The situations reenacted in the works are not simply representations for the sake of representation, but attempts to show that such situations are still fundamental problems in our society today. Thus, we should be able to discover images of ourselves in the photographs."
Calvin Chen
Calvin Chen
Calvin Chen
Calvin Chen
Usually I shy away from portfolios of children, but there was an exception to this rule of mine in this year's judging: Calvin Chen. At first his photographs seemed so simply and innocent, and then the more I looked, the more I saw an edge to these pictures. Also a thrilling note. And also, the pictures are incredibly shot and framed. He may be a doctor by profession, but clearly there is a lot of wonderful seeing happening in these photographs.

These images transcend pictures of play and childhood for me.
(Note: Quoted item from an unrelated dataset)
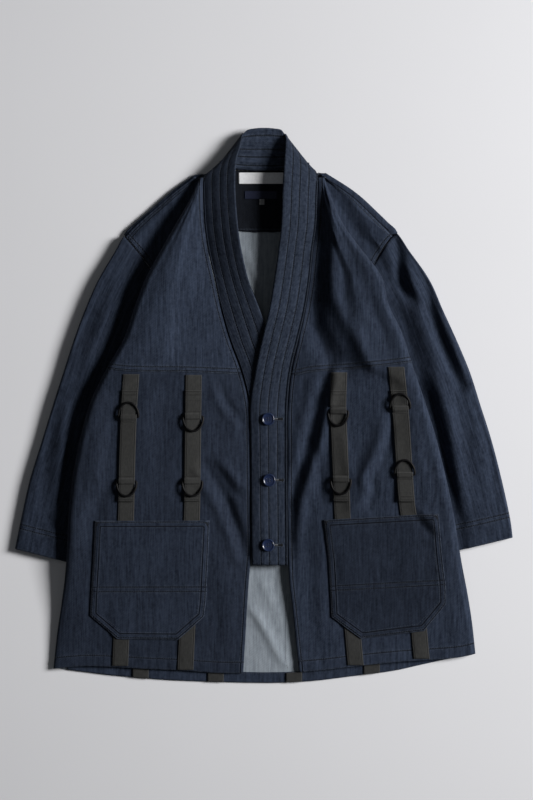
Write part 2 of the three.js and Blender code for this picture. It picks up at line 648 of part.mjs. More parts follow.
function backWall() {
  const columns = backShares.length + lipTurns.length * 2 - 1;
  const rows = backLevels.length - 1;
  const surface = (u, v) => backPoint(Math.round(u * columns), Math.round(v * rows));
  return wall(surface, columns, rows, cloth, { grow: 1 });
}

function bandWall(rows, along, side) {
  const surface = (u, v) => {
    const row = v * (rows.length - 1);
    const table = rows.map(({ outer: [ox, oy, oz], inner: [ix, iy, iz] }, k) => (
      { k, ox: ox + side * seamGap, oy, oz, ix, iy, iz }));
    const value = (key) => at(table, 'k', key, row);
    const crown = bandCrown * Math.sin(Math.PI * u);
    return new THREE.Vector3(
      mix(value('ox'), value('ix'), u),
      mix(value('oy'), value('iy'), u),
      mix(value('oz'), value('iz'), u) + crown,
    );
  };
  return wall(surface, cells.band[0], along, bandCloth);
}

function addCollar() {
  add('collar_back', bandWall(bandBack, cells.bandBack[1], 0), denim);
  add('collar_right', bandWall(bandRight, cells.band[1], 1), denim);
  const onTop = bandWall(bandLeft, cells.band[1], -1);
  let solid = toManifold(onTop);
  for (const [x, y] of buttonPlaces) {
    const slot = new THREE.BoxGeometry(buttonhole.long, buttonhole.wide, 30);
    slot.translate(x + buttonhole.long / 2 - 2, y, 18);
    solid = solid.subtract(toManifold(slot));
  }
  add('collar_left', fromManifold(solid), denim);
  parts.collar_left = onTop;
}

// A band of webbing along a centre line. rows are its stations, under(x, y) the height of what it
// lies on and lift the gap to it; each cell is raised until it clears what lies between its corners.
function ribbon(line, rows, under, lift, fixed = () => null) {
  const across = cells.strap[0];
  const place = (i, j) => {
    const y = rows[j];
    return new THREE.Vector2(at(line, 'y', 'x', y) + (i / across - 0.5) * webbing.wide, y);
  };
  const heights = rows.map((y, j) => Array.from({ length: across + 1 }, (_, i) => {
    const { x } = place(i, j);
    return fixed(x, y) ?? under(x, y) + lift;
  }));
  const steps = [0, 0.25, 0.5, 0.75, 1];
  for (let j = 0; j < rows.length - 1; j += 1) {
    for (let i = 0; i < across; i += 1) {
      let short = 0;
      for (const s of steps) {
        for (const t of steps) {
          const first = place(i, j).lerp(place(i + 1, j), s);
          const spot = first.lerp(place(i, j + 1).lerp(place(i + 1, j + 1), s), t);
          const before = mix(heights[j][i], heights[j][i + 1], s);
          const after = mix(heights[j + 1][i], heights[j + 1][i + 1], s);
          short = Math.max(short, under(spot.x, spot.y) + lift - mix(before, after, t));
        }
      }
      for (const [a, b] of [[j, i], [j, i + 1], [j + 1, i], [j + 1, i + 1]]) heights[a][b] += short;
    }
  }
  const surface = (lifted) => (u, v) => {
    const [i, j] = [Math.round(u * across), Math.round(v * (rows.length - 1))];
    const { x, y } = place(i, j);
    return new THREE.Vector3(x, y, heights[j][i] + lifted);
  };
  const cellsAlong = rows.length - 1;
  return wall(surface(webbing.thick), across, cellsAlong, webbing.thick, { innerSurface: surface(0) });
}

function evenRows(first, last, count) {
  return Array.from({ length: count + 1 }, (_, i) => mix(first, last, i / count));
}

// Stations of a strap's second layer: even ones, and closer ones over the bars it is sewn round.
function loopRows(bars) {
  const near = [-8.6, -5.8, -2.9, 2.9, 5.8, 8.6];
  const longest = 22;
  const rows = [loop.top, loop.foot, ...bars.flatMap(({ y }) => near.map((step) => y + step))];
  rows.sort((a, b) => b - a);
  return rows.flatMap((y, i) => {
    if (i === 0) return [y];
    const before = rows[i - 1];
    return evenRows(before, y, Math.ceil((before - y) / longest)).slice(1);
  });
}

// Where a ring's bar lies on a strap: its middle, its direction and its height at a given x.
function barOn(line, strap, y) {
  const x = at(line, 'y', 'x', y);
  const beside = [-3, -1.5, 0, 1.5, 3];
  const clear = (px) => Math.max(...beside.map((d) => faceAt(strap, px, y + d) ?? 0));
  const edge = webbing.wide / 2 - 0.1;
  const [low, middle, high] = [clear(x - edge), clear(x), clear(x + edge)];
  const bulge = Math.max(0, middle - (low + high) / 2);
  const radius = ring.wire / 2;
  const slope = (high - low) / (2 * edge);
  const centre = new THREE.Vector3(x, y, (low + high) / 2 + bulge + ring.play + radius);
  return { centre, direction: new THREE.Vector3(1, 0, slope).normalize(), slope, x, y };
}

// A D-ring: a straight bar and a bow, one closed loop of round wire.
function ringPath() {
  const half = ring.inside / 2 + ring.wire / 2;
  const corner = 1.8;
  const bar = [0, 1, 2, 3].map((i) => [mix(-half + corner, half - corner, i / 3), 0]);
  const bow = evenRows(0, Math.PI, 10).map((angle) => (
    [half * Math.cos(angle), corner + (ring.tall - corner) * Math.sin(angle)]));
  return [...bar, ...bow];
}

// Direction of a ring's bow as it lies: turned up from flat until its wire clears what is under it.
function bowOver(bar, lies, heightAt) {
  const ahead = new THREE.Vector3(0, lies, 0);
  ahead.addScaledVector(bar.direction, -ahead.dot(bar.direction)).normalize();
  const up = new THREE.Vector3().crossVectors(bar.direction, ahead).multiplyScalar(lies).normalize();
  for (let degrees = -40; degrees < 80; degrees += 1) {
    const angle = (degrees * Math.PI) / 180;
    const bow = ahead.clone().multiplyScalar(Math.cos(angle)).addScaledVector(up, Math.sin(angle));
    const clear = ringPath().every(([a, b]) => {
      if (b < 3) return true;
      const spot = bar.centre.clone().addScaledVector(bar.direction, a).addScaledVector(bow, b);
      return spot.z - ring.wire / 2 - heightAt(spot.x, spot.y) > 0.5;
    });
    if (clear) return bow;
  }
  return up;
}

function ringGeometry(centre, bar, bow) {
  const path = ringPath();
  const face = new THREE.Vector3().crossVectors(bar, bow).normalize();
  const spots = path.map(([a, b]) => centre.clone().addScaledVector(bar, a).addScaledVector(bow, b));
  const sides = 6;
  const points = [];
  spots.forEach((spot, i) => {
    const before = spots[(i + spots.length - 1) % spots.length];
    const after = spots[(i + 1) % spots.length];
    const along = new THREE.Vector3().subVectors(after, before).normalize();
    const out = new THREE.Vector3().crossVectors(along, face).normalize();
    for (let k = 0; k < sides; k += 1) {
      const angle = ((k + 0.5) / sides) * 2 * Math.PI;
      points.push(spot.clone().addScaledVector(out, Math.cos(angle) * ring.wire / 2)
        .addScaledVector(face, Math.sin(angle) * ring.wire / 2));
    }
  });
  const faces = [];
  for (let i = 0; i < spots.length; i += 1) {
    const next = (i + 1) % spots.length;
    for (let k = 0; k < sides; k += 1) {
      const turn = (k + 1) % sides;
      const [a, b, c, d] = [i * sides + k, next * sides + k, next * sides + turn, i * sides + turn];
      faces.push([a, b, c], [a, c, d]);
    }
  }
  return solidFrom(points, faces);
}

function addStraps() {
  const radius = ring.wire / 2;
  let ringNumber = 0;
  straps.forEach(({ panel, line, rings }, i) => {
    const route = line.map(([x, y]) => ({ x, y }));
    const face = parts[panel];
    const inset = (x, y) => mix(x, at(route, 'y', 'x', y), 0.06);
    const panelTop = (x, y) => faceAt(face, x, y) ?? 0;
    const rows = evenRows(route[0].y, route[route.length - 1].y, cells.strap[1]);
    const strap = ribbon(route, rows, panelTop, layGap);
    const bars = rings.map(({ y }) => barOn(route, strap, y));
    const roof = (x, y) => {
      const bar = bars.find((b) => Math.abs(b.y - y) < 3);
      return bar ? bar.centre.z + (x - bar.x) * bar.slope + radius + ring.play : null;
    };
    const strapTop = (x, y) => faceAt(strap, x, y) ?? faceAt(strap, inset(x, y), y) ?? 0;
    const second = ribbon(route, loopRows(rings), strapTop, layGap, roof);
    add(`strap_${i + 1}`, strap, webbingFinish);
    add(`strap_loop_${i + 1}`, second, webbingFinish);
    const heightAt = (x, y) => Math.max(panelTop(x, y), strapTop(x, y), faceAt(second, x, y) ?? 0);
    rings.forEach(({ lies }, k) => {
      const bar = bars[k];
      ringNumber += 1;
      const geometry = ringGeometry(bar.centre, bar.direction, bowOver(bar, lies, heightAt));
      const mesh = add(`d_ring_${ringNumber}`, geometry, blackMetal);
      const axis = bar.direction.clone().multiplyScalar(lies);
      mesh.userData.hinge = { through: bar.centre.toArray(), axis: axis.toArray() };
    });
  });
}

// A pocket lies on its panel and over the straps, lower at its sewn edges than in its middle.
function pocketPoint(panel, rows, u, v) {
  const table = rows.map(({ left: l, right: r }) => ({ lx: l[0], ly: l[1], rx: r[0], ry: r[1] }));
  const row = v * (rows.length - 1);
  const k = Math.min(Math.floor(row), rows.length - 2);
  const t = row - k;
  const value = (key) => mix(table[k][key], table[k + 1][key], t);
  const x = mix(value('lx'), value('rx'), u);
  const y = mix(value('ly'), value('ry'), u);
  const inEdge = smooth(Math.min(u, 1 - u, (1 - v) * 0.8) * 8);
  const overStrap = webbing.thick + layGap * 2;
  return new THREE.Vector3(x, y, faceAt(panel, x, y) + cloth + overStrap + pocketSwell * inEdge);
}

function addPockets() {
  for (const [name, rows] of Object.entries(pockets)) {
    const panel = parts[name.replace('pocket', 'front').concat('_panel')];
    add(name, wall((u, v) => pocketPoint(panel, rows, u, v), ...cells.pocket, cloth), denim);
  }
}

function addButtons() {
  const radius = button.across / 2;
  const rim = 1.1;
  buttonPlaces.forEach(([x, y], i) => {
    const under = [-6, 0, 6].map((d) => faceAt(parts.collar_left, x + d, y));
    const top = Math.max(...under) + layGap;
    const floor = faceAt(parts.collar_right, x, y) + seamGap;
    const profile = [
      [0, floor], [button.stem / 2, floor], [button.stem / 2, top], [radius - 1.6, top],
      [radius - 0.5, top + 0.7], [radius, top + 1.8], [radius - 0.6, top + button.thick - 0.3],
      [radius - rim, top + button.thick], [radius - 2.4, top + button.thick - 0.9],
      [0, top + button.thick - 1.3],
    ].map(([r, z]) => new THREE.Vector2(r, z));
    const disc = new THREE.LatheGeometry(profile, 16);
    disc.rotateX(Math.PI / 2);
    let solid = toManifold(disc);
    for (let k = 0; k < 4; k += 1) {
      const angle = Math.PI / 4 + (k * Math.PI) / 2;
      const hole = new THREE.CylinderGeometry(button.hole / 2, button.hole / 2, 12, 6);
      hole.rotateX(Math.PI / 2);
      const out = button.holeFromCentre;
      hole.translate(out * Math.cos(angle), out * Math.sin(angle), top + 2);
      solid = solid.subtract(toManifold(hole));
    }
    const geometry = fromManifold(solid);
    geometry.translate(x, y, 0);
    add(`button_${i + 1}`, geometry, navyPlastic);
  });
}

// A flat patch of cloth on the inside of the back, between two rows of edges.
function flatPatch(rows, columns, steps, floor, thickness) {
  return wall((u, v) => {
    const y0 = mix(rows[0].y, rows[rows.length - 1].y, v);
    const x = mix(at(rows, 'y', 'right', y0), at(rows, 'y', 'left', y0), u);
    return new THREE.Vector3(x, y0, floor + thickness);
  }, columns, steps, thickness);
}

function addInside() {
  const facingFloor = cloth + seamGap;
  const facing = flatPatch([
    { y: 347, right: -86, left: 76 },
    { y: 310, right: -84, left: 76 },
    { y: 285, right: -76, left: 70 },
    { y: 262, right: -50, left: 46 },
  ], ...cells.facing, facingFloor, 1);
  add('back_facing', facing, denim);
  const labelFloor = facingFloor + 1 + seamGap;
  const label = (rightX, leftX, topY, footY) => {
    const geometry = new THREE.BoxGeometry(leftX - rightX, topY - footY, 0.8);
    geometry.translate((leftX + rightX) / 2, (topY + footY) / 2, labelFloor + 0.4);
    return geometry;
  };
  add('label_main', label(-38, 30, 346, 334), labelWhite);
  add('label_small', label(-29, 20, 323, 311.3), labelNavy);
  add('size_tab', label(-6.5, 1, 311, 302.5), labelGrey);
}

function addBackHem() {
  const floor = cloth + seamGap;
  const strip = (from, to, turn, lift, thickness, columns, steps) => wall((u, v) => {
    const x = mix(from, to, u);
    const y = at(backHem, 'x', 'y', x) + mix(turn, 0.4, v);
    return new THREE.Vector3(x, y, lift + thickness);
  }, columns, steps, thickness);
  add('back_hem', strip(-296, 298, hemTurn, floor, cloth, ...cells.hem), denim);
  backStraps.forEach((x, i) => {
    add(`back_strap_${i + 1}`, strip(
      x - webbing.wide / 2, x + webbing.wide / 2, hemTurn - 1, floor + cloth + seamGap, webbing.thick, 2, 1,
    ), webbingFinish);
  });
}

add('back', backWall(), denim);
addInside();
addBackHem();
addFront('right', right);
addFront('left', left);
addSleeve('right', right);
addSleeve('left', left);
addCollar();
addStraps();
addPockets();
addButtons();

export default coat;
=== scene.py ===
# Looks of a haori-style denim coat laid flat on its back: denim panels with creases,
# a doubled collar band in quilted rows, webbing straps with black D-rings, buttons and sewing.
# Tables are in millimetres and turned into metres where a mesh is made.
import json
import math
import bmesh
import bpy
import numpy as np
from mathutils import Matrix, Vector
from mathutils.bvhtree import BVHTree


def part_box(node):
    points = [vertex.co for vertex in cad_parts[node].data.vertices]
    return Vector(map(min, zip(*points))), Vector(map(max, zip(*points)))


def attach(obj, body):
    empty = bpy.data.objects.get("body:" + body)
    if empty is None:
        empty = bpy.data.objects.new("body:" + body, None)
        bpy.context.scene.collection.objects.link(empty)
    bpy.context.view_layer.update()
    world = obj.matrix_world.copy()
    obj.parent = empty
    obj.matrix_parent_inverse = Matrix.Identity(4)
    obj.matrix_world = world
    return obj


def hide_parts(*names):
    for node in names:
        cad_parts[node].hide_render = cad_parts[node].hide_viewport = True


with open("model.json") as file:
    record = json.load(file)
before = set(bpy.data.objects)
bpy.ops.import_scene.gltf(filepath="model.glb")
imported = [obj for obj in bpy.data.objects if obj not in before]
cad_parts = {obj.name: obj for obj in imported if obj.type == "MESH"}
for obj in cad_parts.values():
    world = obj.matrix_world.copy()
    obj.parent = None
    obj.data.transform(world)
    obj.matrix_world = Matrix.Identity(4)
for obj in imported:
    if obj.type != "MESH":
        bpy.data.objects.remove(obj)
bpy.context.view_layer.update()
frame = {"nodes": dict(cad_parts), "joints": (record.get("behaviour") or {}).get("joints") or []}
scene = bpy.context.scene
mm = 0.001


def table(columns, *rows):
    return {name: np.array([row[i] for row in rows], float) for i, name in enumerate(columns.split())}


# ---- measures shared by the pieces ----
cloth = {"thick": 1.2, "seamGap": 0.3, "layGap": 0.5, "tuck": 6.6, "overArm": 7.5, "headBulge": 22,
         "tubeEdge": 4.5, "foldClear": 10}
webbing = {"wide": 24.5, "thick": 1.3}
ring = {"wire": 3.4, "inside": 26.4, "tall": 22, "corner": 1.8}
yokeTop, yokeFoot, hemLevel = 342, 50, -402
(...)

Here is Chen's artist's statement:
"Cómo juegan los niños - How kids play. My primary job as a pediatrician has always been how to keep kids safe and healthy. The more I travel to less developed countries, the more I realize these 2 adjectives may not always coincide. These children roam and play with a sense of carefree fearlessness. They play with the most simple of objects but their imaginations run wild. They remind me of how my parents played, how I played, and maybe how we all should."
Jeremy Underwood
Jeremy Underwood
Jeremy Underwood
Jeremy Underwood
A great surprise came right at the end of my jurying of Critical Mass, just when fatigue sets in and you start to wonder if you should stop. Then there were Jeremy Underwood's images. They are not just mere photographs. He, like Andy Goldworthy, constructs the subject of his images before he makes pictures of them. Unlike Goldsworthy, he is using garbage. The trash we humans have left behind. To make beautiful glowing orbs and sculptures reaching for the sky, circular domes that both beavers and Buckminster Fuller would be impressed by, stilted portals that look like they should be at Burning Man, but are comprised of pieces of garbage that washed up on the beach. Very smart. Very well done. And very compelling.

Here is Underwood's artist's statement:
"Human Debris is a commentary on what humans leave in the natural landscape. The project spotlights the environmental condition of Houston's waterways through the building of site-specific sculptures assembled out of harvested debris collected from the beach. Each found material lends itself to a new creation, encompassing the former life of the debris into each sculpture. These objects are simply artifacts to support the work, photographed in interaction with the landscape, then left to be discovered. This work challenges viewers to reflect upon our consumer culture, the relationship we have with our environment, and the pervasion of pollution."


There was a lot of great work in this year's Critical Mass, perhaps the best I've ever seen in eight years of being one of the judges. These eight artists that I've highlighted here have surprised and delighted me with their projects. I'm looking forward to seeing who will be in the Critical Mass Top 50. Congratulations to all the finalists and hats off to the pre-screeners of the competition who whittled it down to 200 photographers as well as to the organizers at Photolucida. Job well done!